I personally tend to find that when im training in the [[on the whole]] 6-12 rep range, I increase strength with relative ease, but do not increase muscle mass and do not stay as ‘lean’ as usual where as when I train with the program I have outlined, I do gain considerably more muscle.
Thanks for the intersest giterdone.
MJ-Cartwright
Fitness Instructor and Strength Coach
Pontypridd South Wales [/quote]
Ok, that puts things into perspective.
I’m going to sound like a real asshole for saying this, but you know I don’t really mean to…
But…
You are 6ft, 196 lbs at average leanness… And the most you expect to gain in 12 months are 10 pounds?
How can you go on like that?
I would have stopped training and taken up ice hockey or something if all I could get out of 300 or so high-volume workouts per year were 10 lbs! At your stage that’s really rather slow progress…
The exact progress I’d expect from someone who really focuses on the wrong things.
Don’t get me wrong. There are some guys like Bauer and Waylander etc who thrive on high volume… But you’re doing pretty much twice the volume they’re doing, and they are getting stronger much faster than you from the looks of it… They have the genetics for this, you probably don’t.

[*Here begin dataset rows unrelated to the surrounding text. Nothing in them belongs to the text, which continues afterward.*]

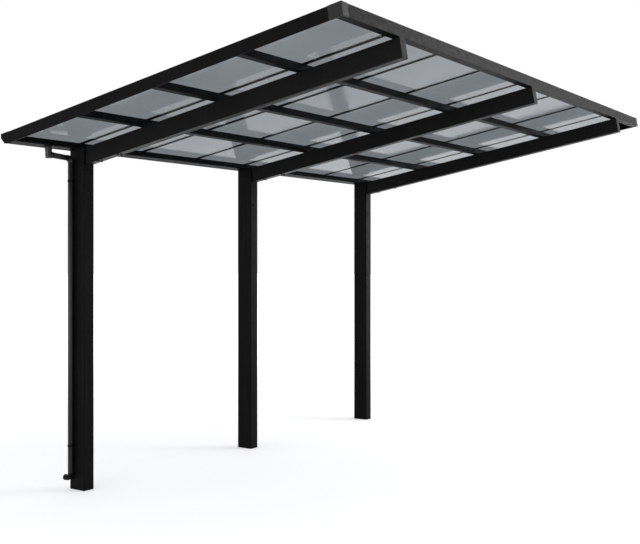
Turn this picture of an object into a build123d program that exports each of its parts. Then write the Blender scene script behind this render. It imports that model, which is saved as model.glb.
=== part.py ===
# A cantilever carport: three posts in a row carry three arms, and on the arms lies a
# sloping roof frame with purlins, glazing bars and smoked panes. Millimetres, +Z up.
# X runs from the posts to the free edge, Y along the row of posts, front to back.
# The origin is the centre of the middle post's foot.
import os
from math import cos, radians, sin
from build123d import *

# Posts
post_x = 150.0
post_y = 90.0
post_wall = 4.0
post_edge = 4.0
post_foot = 10.0
post_pitch = 1877.0

# Roof plane: s runs up the slope from the posts' inner face, h is square to the roof
# above the arms' underside.
roof_slope = 9.72
arm_foot_z = 2329.0
roof_overhang = 598.0
roof_reach = 2642.0

# Arms
arm_y = 62.0
arm_h = 122.0
arm_wall = 3.0
arm_edge = 3.0
arm_cap = 5.0

# Purlins
purlin_s = 40.0
purlin_h = 49.0
purlin_wall = 2.0
purlin_first = 606.0
purlin_pitch = 665.0
purlin_count = 3

# Edge rails: a hollow fascia with a lip over the panes and a ledge under them
fascia = 8.0
rail_wall = 2.0
lip_in = 27.0
lip_thick = 3.0
lip_over_pane = 23.0

# Corner caps at the free edge and end caps on the gutter
cap_proud = 2.0
cap_rim = 1.0
cap_front_s = 88.0
cap_side_y = 56.0
cap_gutter_s = 84.0
cap_shoulder = 15.0

# Gutter: hangs over the posts' outer faces, with its floor on the posts' tops
gutter_proud = 19.0
gutter_w = 114.0
gutter_rise = 7.0
gutter_bevel_s = 32.0
gutter_bevel_h = 42.0
gutter_lean = 4.0
gutter_wall = 3.0
gutter_bend = 6.0
gutter_return = 10.0

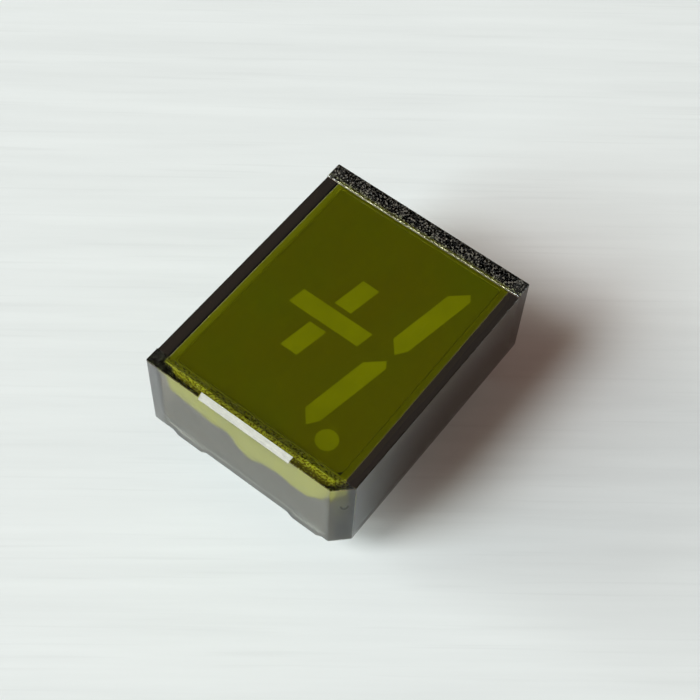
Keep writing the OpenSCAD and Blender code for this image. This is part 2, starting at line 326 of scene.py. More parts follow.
# Width of the painted shade band along the front ridge, and how far its edge is ragged
PAINTED_SHADE_BAND, RAGGED = 0.42, 0.12

# Density of the cap's plastic over its largest loss, so that its colour stays above 0
DENSITY_MARGIN = 1.2

# How the colour of the block's front leans from place to place
WARMER = (1.06, 0.97, 1.0)
GREENER = (0.95, 1.04, 1.0)

# Depth of the front of the block and of the side resin below its top
FILM_DEPTH = 0.012

# Along Y, the light bars grow lighter from the first to the second
BAR_FOOT = (-7.5, -3.0)

# From the cap's outside in past its walls, and from its feet up past its rim
PAST_WALL, PAST_RIM = 0.9, 0.7

# The gap behind the flattened corner: from the square corner in, summed over both
# legs, and the levels between which the painted light in it grows
CORNER_GAP = 2.3
PAINTED_CORNER_LIGHT = (5.0, 9.2)

# Bare wire between the body and the tin of a pin
BARE_WIRE = 0.3

# Radians per millimetre of the board's weave and of the chips' saw marks
WEAVE_TURNS, SAW_TURNS = 14.0, 160.0


class CapZones:
    """Where the finishes of the cap lie, each a share from 0 to 1, with levels in millimetres."""

    def __init__(self, g, cap):
        self.place = g.place()
        self.x, self.y, self.z = (g.axis(self.place, name) for name in "XYZ")
        self.off_middle = g.maths("ABSOLUTE", self.x)
        self.left_inner = (CAP_LOW.x + cap.wall) / MM
        self.face = (CAP_HIGH.z - cap.ridge_height) / MM
        self.front_y = CAP_LOW.y / MM
        self.rear_step = (CAP_HIGH.y - cap.ridge_rear) / MM
        front_step = (CAP_LOW.y + cap.key_chamfer) / MM
        flattened = (CAP_HIGH.x - CAP_LOW.y - cap.key_chamfer) / MM
        on_ridge = g.largest(
            g.past(self.y, front_step, -0.02), g.past(self.y, self.rear_step, 0.02)
        )
        # Tops of the two ridges
        self.raised = g.product(on_ridge, g.past(self.z, self.face + 0.03, 0.05))
        # The flattened corner, and the front wall with it
        self.corner = g.past(g.maths("SUBTRACT", self.x, self.y), flattened - 0.08, 0.06)
        self.front = g.largest(g.past(self.y, self.front_y + 0.08, -0.06), self.corner)
        # What is as high as the window, and of that the rims over the side walls
        self.window = g.past(self.z, self.face - 0.05, 0.03)
        self.rims = g.product(g.past(self.off_middle, -self.left_inner - 0.05, 0.1), self.window)


def cap_roughness(g, zones, grain):
    """Polished, with the front wall matt and the ridges grained."""
    polish = g.noise(zones.place, 0.6, detail=5.0, low=0.35, high=0.7)
    smooth = g.ramp(polish, 0.0, 1.0, *POLISHED)
    walls = g.largest(smooth, g.product(zones.front, MATT))
    return g.maths("ADD", walls, g.product(zones.raised, grain, GRAINED))


def cap_haze(g, cap, zones, fine):
    """Share of light that is scattered back: matt front with painted light at its left end, rims,
    painted glint specks and nicks.
    """
    left = zones.left_inner
    # Painted light: the left end of the front is hazier, for light that comes in through the left
    # wall
    matt = g.ramp(zones.x, left + 0.25, left - 0.1, cap.haze, END_HAZE_PAINTED_LIGHT * cap.haze)
    matt = g.product(zones.front, matt, g.ramp(zones.corner, 0.0, 1.0, 1.0, FLAT_HAZE))
    # Painted glints: few specks on the front ridge, and fewer towards the back of the rear one
    rear_side = g.ramp(zones.y, zones.rear_step - 0.3, zones.rear_step, 0.15, 1.0)
    thinning = g.ramp(zones.y, zones.rear_step + 0.1, CAP_HIGH.y / MM, 1.0, 0.4)
    specks = g.product(fine, zones.raised, cap.specks, rear_side, thinning)
    # A few small pale nicks in the window along the rear step
    nicks = g.noise(zones.place, 3.2, detail=2.0, low=0.68, high=0.71)
    by_step = g.past(zones.y, zones.rear_step - 0.3, 0.2)
    nicks = g.product(nicks, by_step, zones.window, NICK_HAZE)
    return g.largest(matt, specks, g.product(zones.rims, RIM_HAZE), nicks)


def cap_tint(g, zones, grain, fine):
    """Dark grains on the ridges, a painted shade band along the outer edge of the front one,
    painted glint tints, brown rims, a bubble.
    """
    # Painted shade: a dark band along the outer edge of the front ridge, where the wall below
    # swallows the light
    ragged = g.maths("ADD", zones.y, g.product(grain, RAGGED))
    painted_shade_band = g.past(ragged, zones.front_y + PAINTED_SHADE_BAND, -0.1)
    dark = g.product(g.largest(painted_shade_band, grain), zones.raised)
    tint = g.blend(dark, RIDGE_TINT, DARK_GRAIN_AND_SHADE)
    # Painted glints: the specks take a green tint on the front ridge and a pale one further back
    glint_tint = g.blend(g.past(zones.y, zones.rear_step + 0.15, 0.35), GREEN_PAINTED_GLINT, PALE_PAINTED_GLINT)
    tint = g.blend(g.product(fine, zones.raised), tint, glint_tint)
    off_ridge = g.maths("SUBTRACT", 1.0, zones.raised)
    tint = g.blend(off_ridge, tint, UNTINTED)
    tint = g.blend(g.product(zones.rims, off_ridge), tint, RIM_TINT)
    # The lower edge of a bubble under the skin of the flattened corner
    squeezed = g.stretch(zones.place, BUBBLE_SQUEEZE)
    away = g.add("VectorMath", {0: squeezed, 1: BUBBLE}, operation="DISTANCE").outputs["Value"]
    off_edge = g.maths("ABSOLUTE", g.maths("SUBTRACT", away, BUBBLE_HALF))
    bubble = g.product(g.past(off_edge, 0.1, -0.07), g.past(zones.z, BUBBLE_TOP, -0.3))
    return g.blend(bubble, tint, BUBBLE_TINT)


def cap_mirror(g, zones):
    """The lip along the rear step mirrors unevenly, and yellowish over the window."""
    on_lip = g.product(
        g.past(zones.z, zones.face + 0.05, 0.05),
        g.past(zones.y, zones.rear_step + 0.2, -0.05),
        g.past(zones.off_middle, -zones.left_inner, -0.1),
    )
    uneven = g.noise(zones.place, 3.0, detail=3.0, low=0.4, high=0.65)
    return g.blend(on_lip, UNTINTED, g.blend(uneven, LIP_BRIGHT, LIP_DULL))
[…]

If Ronnie Coleman had trained your way, he’d probably be stuck somewhere at 230-240 lbs today.
And that’s Ronnie…
If you’re ever up for some experimenting, hit me up with a pm and we’ll see if we can’t make you grow 20+ lbs a year with a less outlandish approach.
Again, no offense… I’m just generally flabbergasted whenever people come on here claiming that doing 10 times the volume that a pro does gives them “great results”, which equals at most +10 lbs a year while being hardly out of the beginner stage, size/strength wise.
That routine may have given you faster/better results during your first few years of training mostly because the majority of beginners of average height can gain their way up to 190 or 200 via pretty much any routine as long as they eat something…
But past that stage, the real world (genetics) generally comes crashing down on most people and just doing half the exercises you know every time you walk into the gym no longer produces anything but pathetic results.
You won’t get your arms over 20 until you can put up some significant weight for reps on the exercises that matter… And strength doesn’t usually come easy when doing 6-8 exercises for biceps with a ton of sets each.
Oh well, good luck with your training of course, though I honestly can’t begin to understand why anyone would settle for such slow progress despite the HUGE amount of work being put in.